Gürcistanlı tarihçi Prof. Dr. Otar Janelidze de Moskova Antlaşması'nda Türk-Rus müzakerelerine ilişkin değerlendirmelerde bulundu. Janelidze, Türkiye'nin ve Rusya'nın o dönemde uluslararası izolasyonda olduğunu kaydederek, "Çökmüş imparatorluklarını yeniden inşa etmeye çalışan eski hasımlar ortak bir zemin buldular." dedi.
TRT World çalışanı ve araştırmacı Turan Gafarlı da tarihte Türk-Rus iş birliğinin her zaman zorunluluk sonucu geliştiğinin altını çizerek, "Kars Antlaşması, belki de ilk antlaşmadır ki Türkiye'yi bugün olduğu yere getirmiştir. NATO müttefikliğine getirmiştir, Batı'nın yanında durmasını sağlamıştır." diye konuştu.

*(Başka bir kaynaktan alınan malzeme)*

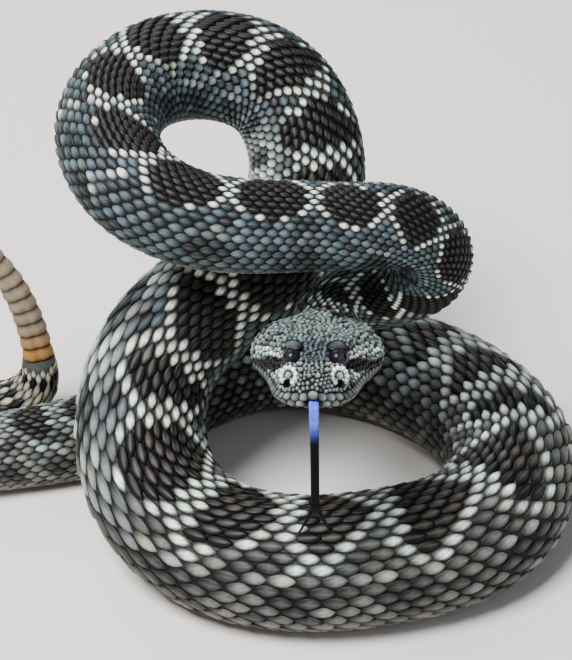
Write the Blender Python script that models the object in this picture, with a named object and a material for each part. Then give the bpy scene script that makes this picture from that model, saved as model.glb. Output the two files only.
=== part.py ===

Gazi Üniversitesi Öğretim Üyesi Prof. Dr. Selma Yel de Kars Antlaşması'nın Türkiye'nin doğu sınırlarının netleşmesi konusunda son derece önemli olduğunu belirterek, "Tarihte olaylar sebep sonuç ilişkisi içerisinde birbirine bağlıdırlar. Bu sene Sakarya Savaşı'nın da 100. Yılı ve Moskova Antlaşması, Sakarya Savaşı'nın bir sonucu olarak imzalanmıştır." şeklinde konuştu.
Kars Antlaşması öncesi bölgedeki jeopolitik durumu değerlendiren Dr. Cavid Veliyev, Türkiye, Rusya ve Azerbaycan arasında fikir ayrılıkları olabileceğini ve bu konuların diplomatik iş birliğiyle çözülebileceğini söyleyerek, son Karabağ savaşından sonra ortaya çıkan durumun buna uygun olduğunu dile getirdi.
Veliyev, Şuşa Beyannamesi ile Türkiye'nin işgalden kurtarılan Azerbaycan topraklarının güvenliğinin garantörü olduğunu vurgulayarak, Zengezur Koridoru'nun tekrar açılmasının, bölgedeki barışa katkı sağlayacağını kaydetti.